"Se eu pudesse contar a história em palavras, não precisaria carregar uma câmera." A frase do fotógrafo norte-americano Lewis Hine (1874-1940) ajuda a tentar compreender as razões que levaram milhares de japoneses a não tirar o olho dos visores de suas filmadoras, celulares e câmeras fotográficas nem mesmo nas situações de mais pânico provocadas pelos terremotos que devastaram o país desde o dia 11 de março.

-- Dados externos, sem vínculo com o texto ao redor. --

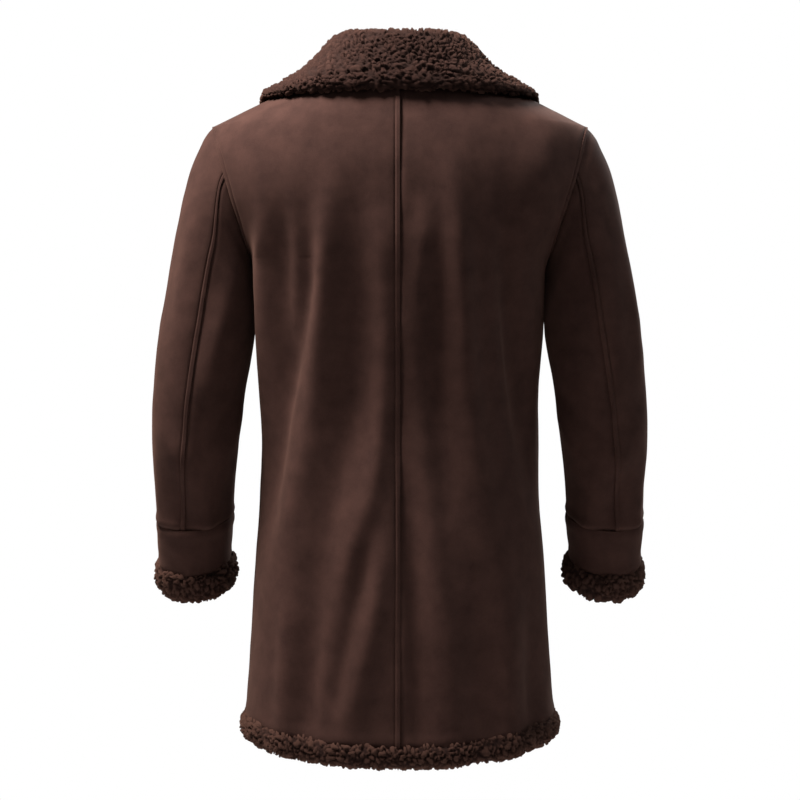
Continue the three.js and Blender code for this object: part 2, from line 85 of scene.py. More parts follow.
# height and half width or depth; the side seams and the widest line are the same over the skirt
skirtProfile = [(-870, 201), (-824, 198.5), (-770, 194.5), (-693, 190), (-628, 185.5), (-560, 181)]
sideProfile = skirtProfile + [
    (-470, 179), (-407, 180.5), (-350, 185), (-320, 186), (-290, 186.6), (-268, 187.6), (-255, 190)]
breadthProfile = skirtProfile + [
    (-470, 180), (-407, 184), (-350, 191), (-300, 200), (-255, 212), (-219, 229), (-194, 243), (-167, 256),
    (-140, 265), (-115, 266), (-96, 259), (-79, 243), (-60, 203.8), (-40, 162.6), (-20, 121.4), (3, 74)]
backProfile = [
    (-870, 150), (-760, 147), (-640, 139), (-530, 126), (-430, 119), (-330, 128), (-240, 138), (-180, 137),
    (-140, 134.5), (-105, 128), (-79, 119), (-40, 99), (-15, 82), (3, 68)]
frontProfile = [
    (-870, 147), (-760, 143), (-640, 138), (-530, 134), (-430, 134), (-330, 138), (-250, 136), (-190, 126),
    (-150, 112), (-115, 94), (-90, 78)]

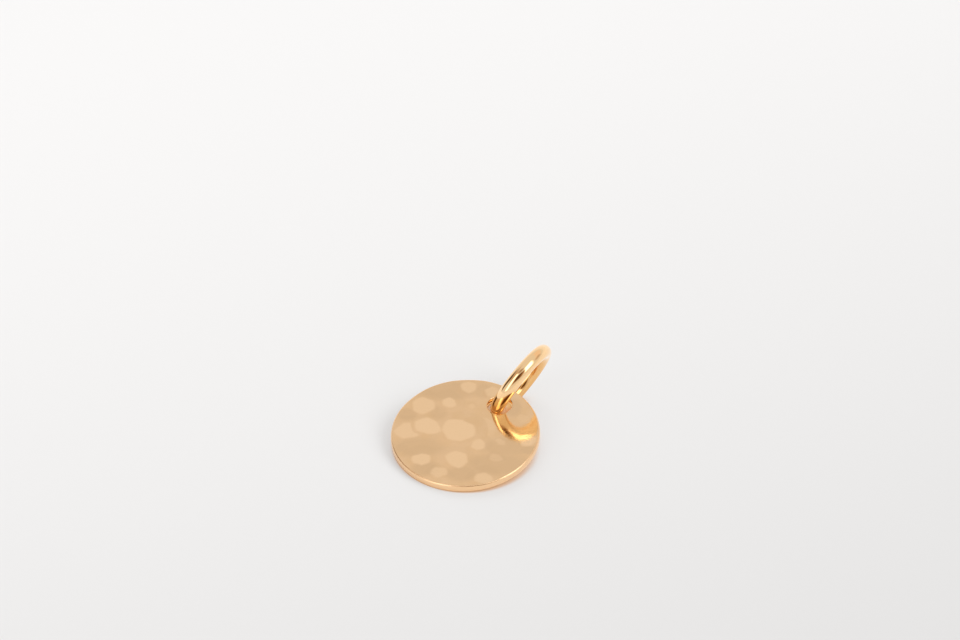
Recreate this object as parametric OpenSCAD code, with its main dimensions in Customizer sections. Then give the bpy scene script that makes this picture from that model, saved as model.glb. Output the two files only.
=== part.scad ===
// Hammered disc charm on a jump ring, lying on a table.
// A thin round blank is drilled near its edge, and a round wire ring passes through the hole.
// The ring lies over on its side under the drilled edge, so it props that edge up.
// The origin is on the table, under the middle of the whole charm.
// X is to the right, Y points from the disc's middle to its hole, and Z is up.

/* [Disc] */
// Diameter of the round blank
disc_d = 9.5; // [9:0.1:10]
// Thickness of the blank
disc_t = 0.52; // [0.44:0.02:0.56]
// Radius of its tumbled outer edges
edge_r = 0.12; // [0.05:0.01:0.2]

/* [Hole] */
// Diameter of the drilled hole
hole_d = 1.6; // [1.56:0.02:1.8]
// Distance from the disc's middle to the hole's middle
hole_out = 3.19; // [3.12:0.01:3.21]
// Depth of the small chamfer on both ends of the hole
hole_chamfer = 0.04; // [0.02:0.01:0.12]

/* [Hammer marks] */
// Radius of the hammer's rounded face
hammer_r = 12; // [6:0.5:30]

/* [Jump ring] */
// Diameter of the round wire
wire_d = 0.93; // [0.8:0.01:0.95]
// Diameter of the ring, from wire middle to wire middle
ring_d = 4.72; // [4.6:0.01:4.8]
// Lean of the ring from upright
ring_lean = 23; // [22:0.25:24]
// Turn of the ring about the vertical, from facing along X
ring_turn = 11.7; // [10:0.1:13]
// Place of the ring's middle, to the right of the disc's middle
ring_right = 0.12; // [0.08:0.01:0.16]
// Place of the ring's middle, out from the disc's middle
ring_out = 4.95; // [4.92:0.01:4.98]

/* [Rest] */
// Tilt of the disc, which lies with one edge on the table and the other on the ring
rest_tilt = 8.1; // [8:0.05:8.3]
// Turn of the line that the disc tilts about, from the X axis
rest_turn = 14.9; // [14:0.1:16]

/* [Hidden] */
$fn = 96;

RIGHT = 0;
UP = 1;
ACROSS = 2;
// One row for each hammer mark on the flat disc: [right, up, across]
MARKS = [
    [-0.50, -0.12, 1.96],
    [-2.24, -1.16, 1.62],
    [-2.76, -2.24, 1.24],
    [-3.80, -0.10, 1.50],
    [-2.62, 1.26, 0.92],
    [-2.70, 3.02, 1.04],
    [-1.34, 3.86, 0.88],
    [-1.30, 1.95, 0.50],
    [1.42, -0.24, 0.88],
    [2.27, 0.86, 0.64],
    [3.00, -0.36, 0.80],
    [1.20, -2.02, 1.46],
    [-0.56, -3.54, 1.08],
    [1.22, -3.55, 1.02],
    [3.58, -2.10, 0.90],
    [1.96, 3.30, 0.82],
    [3.62, 1.95, 0.96],
];

disc_r = disc_d / 2;
ring_r = ring_d / 2;
wire_r = wire_d / 2;

// Directions that the disc and the ring face at rest
disc_face = [sin(rest_turn) * sin(rest_tilt), -cos(rest_turn) * sin(rest_tilt), cos(rest_tilt)];
ring_face = [cos(ring_turn) * cos(ring_lean), sin(ring_turn) * cos(ring_lean), -sin(ring_lean)];

// How far each one reaches from its own middle along axis i
function disc_reach(i) = (disc_r - edge_r) * sqrt(1 - pow(disc_face[i], 2))
    + (disc_t / 2 - edge_r) * abs(disc_face[i]) + edge_r;
function ring_reach(i) = ring_r * sqrt(1 - pow(ring_face[i], 2)) + wire_r;

// Middles of the two pieces, each one just resting on the table
disc_mid = [0, 0, disc_reach(2)];
ring_mid = [ring_right, ring_out, ring_reach(2)];

// Middle of the charm's outline seen from above
function low(i) = min(disc_mid[i] - disc_reach(i), ring_mid[i] - ring_reach(i));
function high(i) = max(disc_mid[i] + disc_reach(i), ring_mid[i] + ring_reach(i));
outline_mid = [(low(0) + high(0)) / 2, (low(1) + high(1)) / 2, 0];

// Disc blank about its own middle, flat, with rounded outer edges
module blank() {
    rotate_extrude() {
        square_z = disc_t - 2 * edge_r;
        translate([0, -disc_t / 2]) square([disc_r - edge_r, disc_t]);
        translate([0, -square_z / 2]) square([disc_r, square_z]);
        for (side = [-1, 1])
            translate([disc_r - edge_r, side * square_z / 2]) circle(r = edge_r, $fn = 48);
    }
}

// Drilled hole with a small chamfer at each face
module drill() {
    flare = hole_chamfer + 0.2;
    translate([0, hole_out, 0]) {
        cylinder(d = hole_d, h = disc_t + 2, center = true);
        for (side = [0, 1])
            mirror([0, 0, side])
                translate([0, 0, disc_t / 2 - hole_chamfer])
                    cylinder(r1 = hole_d / 2, r2 = hole_d / 2 + flare, h = flare);
    }
}

// Shallow round dish that one hammer blow leaves in the upper face
module hammer_mark(right, up, across) {
    depth = hammer_r - sqrt(pow(hammer_r, 2) - pow(across / 2, 2));
    translate([right, up, disc_t / 2 - depth + hammer_r]) sphere(r = hammer_r, $fn = 180);
}

// Drilled and hammered disc, tilted as it rests
module disc() {
    color([0.86, 0.72, 0.54])
        translate(disc_mid - outline_mid)
            rotate(a = rest_tilt, v = [cos(rest_turn), sin(rest_turn), 0])
                difference() {
                    blank();
                    drill();
                    for (mark = MARKS)
                        hammer_mark(mark[RIGHT], mark[UP], mark[ACROSS]);
                }
}

// Closed ring of round wire, leaning as it rests
module jump_ring() {
    color([0.87, 0.66, 0.38])
        translate(ring_mid - outline_mid)
            rotate([0, 0, ring_turn])
                rotate([0, 90 + ring_lean, 0])
                    rotate_extrude()
                        translate([ring_r, 0]) circle(r = wire_r);
}

disc();
jump_ring();
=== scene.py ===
# %% [markdown]
# A hammered disc charm on its jump ring, lying on a pale table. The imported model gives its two
# pieces, disc and jump_ring, at their real size and place. This lesson makes a finer mesh for
# each one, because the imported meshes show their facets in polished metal. Then it gives them
# gold finishes and lights them softly.

# %% Load the frame
import math
from collections import namedtuple

import bmesh
import bpy
import numpy as np
from mathutils import Matrix, Vector
from mathutils.geometry import delaunay_2d_cdt


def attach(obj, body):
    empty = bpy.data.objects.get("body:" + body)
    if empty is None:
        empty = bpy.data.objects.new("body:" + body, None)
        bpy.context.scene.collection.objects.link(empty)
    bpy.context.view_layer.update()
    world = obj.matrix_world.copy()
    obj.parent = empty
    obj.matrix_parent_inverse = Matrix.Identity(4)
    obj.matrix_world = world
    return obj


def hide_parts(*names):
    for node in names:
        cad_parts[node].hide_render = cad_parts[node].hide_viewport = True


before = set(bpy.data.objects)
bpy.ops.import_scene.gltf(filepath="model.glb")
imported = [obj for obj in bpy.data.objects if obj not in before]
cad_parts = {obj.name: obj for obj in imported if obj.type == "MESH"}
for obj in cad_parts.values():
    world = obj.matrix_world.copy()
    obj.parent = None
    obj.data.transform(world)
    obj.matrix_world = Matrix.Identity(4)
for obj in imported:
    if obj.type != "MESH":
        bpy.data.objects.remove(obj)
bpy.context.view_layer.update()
MM = 0.001
print("packed nodes:", sorted(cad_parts))

# %% [markdown]
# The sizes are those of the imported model: a 9.5 mm blank, 0.93 mm wire, and a ring 4.72 mm
# across the middle of its wire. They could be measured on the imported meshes, but the sizes it
# was drawn with are exact. Two angles say how the disc lies, and two say how the ring leans.

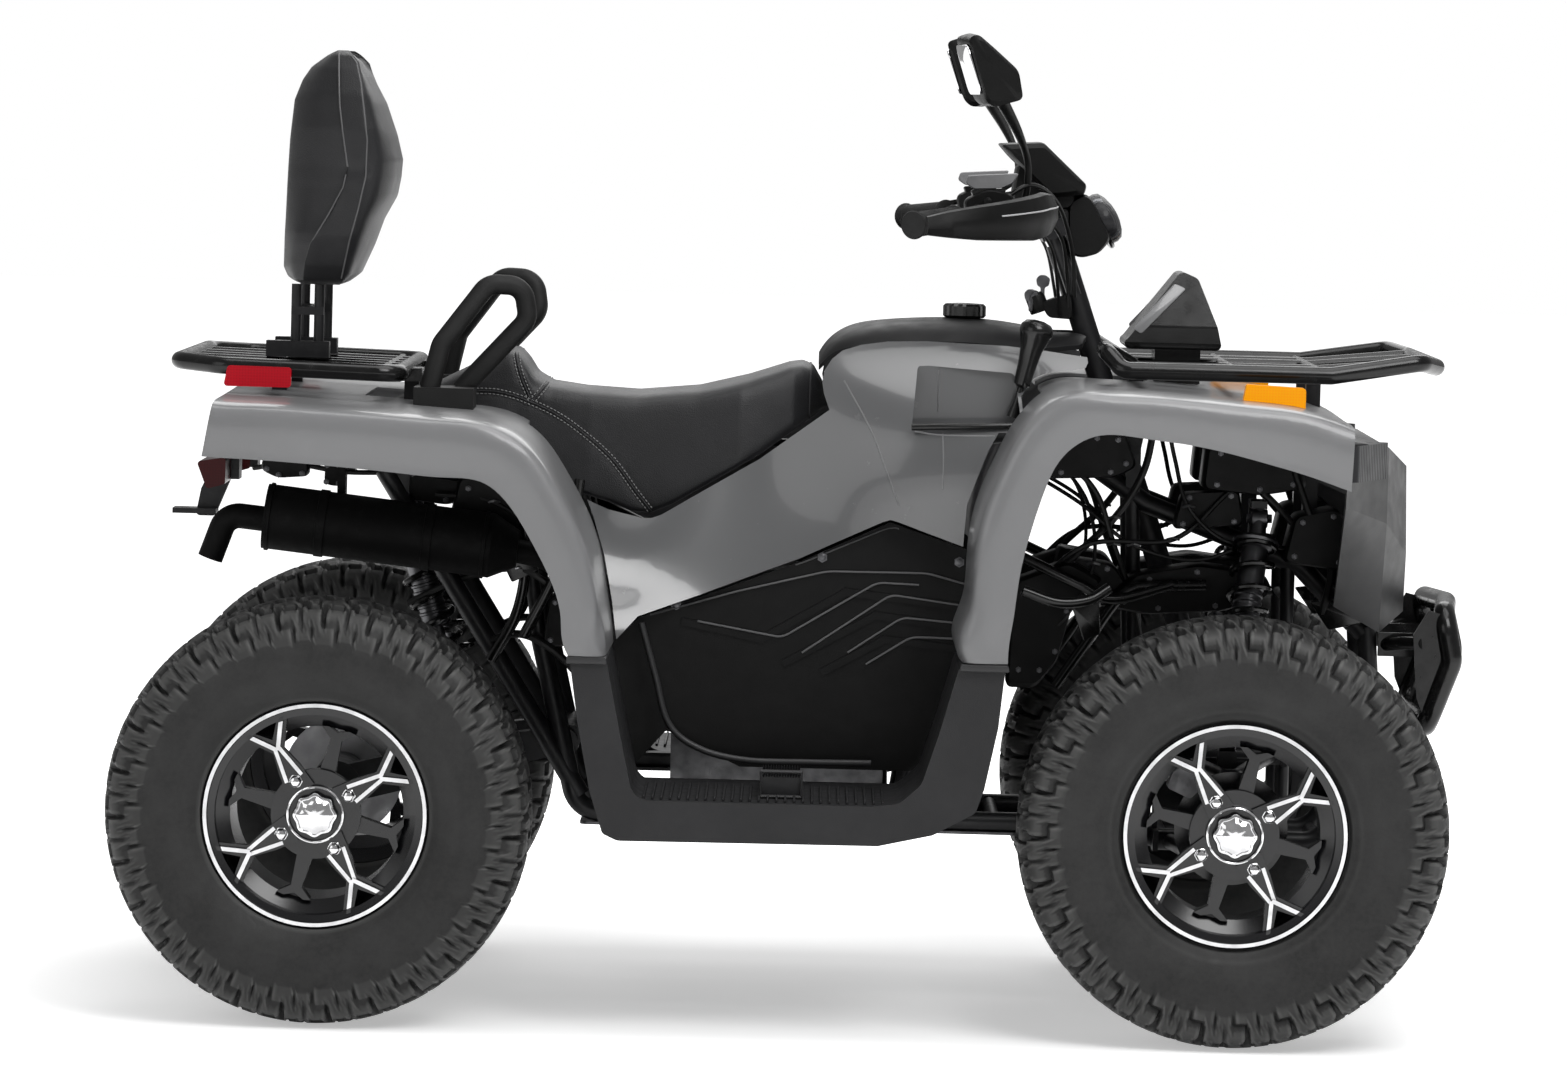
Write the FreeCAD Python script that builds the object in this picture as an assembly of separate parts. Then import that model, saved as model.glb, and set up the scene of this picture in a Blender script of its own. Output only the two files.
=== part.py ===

Em nenhuma outra catástrofe natural foram produzidas tantas imagens "no olho do furacão", distribuídas ao mundo pelas redes de televisão e pela internet em tão curto espaço de tempo. E elas nunca foram tão chocantes pelo absoluto ineditismo das situações. Afinal, quem imaginaria ver, senão em filmes-catástrofe, carros que foram parar no alto de prédios, casas à deriva ou um barco atravancando a rua?
O vídeo gravado por uma mulher enquanto deixava seu apartamento para tentar se proteger dos tremores é um exemplo do grau de visibilidade alcançado pela tragédia, em grande medida, por ela ter ocorrido em um país onde as pessoas desenvolveram uma relação tamanha com a tecnologia a ponto de torná-la parte de cada ínfimo momento de suas vidas que dirá durante um acidente das proporções de um tsunami. Podemos ter acesso, inclusive, à intimidade dos lares dos japoneses, que concedem entrevistas sentados diante de suas webcams.
Afogar-se nessas imagens de destruição é algo inevitável em um mundo interligado pelas tecnologias. "Todo mundo pode ter uma câmera na mão, celular, webcam, com preços cada vez mais baixos e qualidade cada vez maior. Então, a maior parte dos eventos da vida contemporânea é gravada", diz Fernão Ramos, professor titular do Departamento de Cinema do Instituto de Artes da Universidade Estadual de Campinas (Unicamp) e organizador de livros como Teoria Contemporânea do Cinema (2 vols., 2005, Editora do Senac).
Ele lembra, por exemplo, que as imagens do primeiro avião que se chocou contra as torres gêmeas do World Trade Center, em setembro de 2001, foram feitas por um passante.
Há não muito tempo, antes de ser possível a qualquer um ter uma câmera e lidar com ela, somente fotógrafos e cinegrafistas arriscavam suas vidas em busca do melhor ângulo em guerras, catástrofes naturais ou atentados terroristas. "As tecnologias permitiram ao homem o acesso à comunicação de modo mais amplo e possibilitaram o 'empoderamento' no que diz respeito ao uso das imagens, que era antes um conhecimento restrito a um pequeno grupo de pessoas que dominava a tecnologia e que tinha recursos financeiros para possuir os equipamentos", explica a mestre e doutoranda em Comunicação Ana Paula da Rosa, coordenadora dos cursos de Comunicação da Universidade Tuiuti do Paraná.
Nesse sentido, a acesso de "amadores" à produção de imagens é visto de maneira positiva pelos dois estudiosos. "Antes as filmagens eram muito mais controladas. Não que não existam mais canais dominantes, mas a possibilidade de estampar uma imagem que fuja do proposto por esses canais se ampliou muito", diz Fernão Ramos, referindo-se aos grandes veículos de comunicação.
Hoje, é possível compartilhar imagens, por exemplo, em blogs ou no Youtube para Ana Rosa, um receptáculo de todas as imagens do mundo. "Além disso, grande parte dos noticiários passou a empregar as imagens produzidas por anônimos", diz. Mas ela observa que, geralmente, apenas uma ou duas imagens acabam se tornando símbolos, por terem sido as escolhidas para replicação em blogs, jornais, tevê, sites, "como é o caso da onda levando as casas no Japão, o rio devastando Nova Friburgo, as torres gêmeas em chamas, a derrubada da estátua de Saddam Hussein".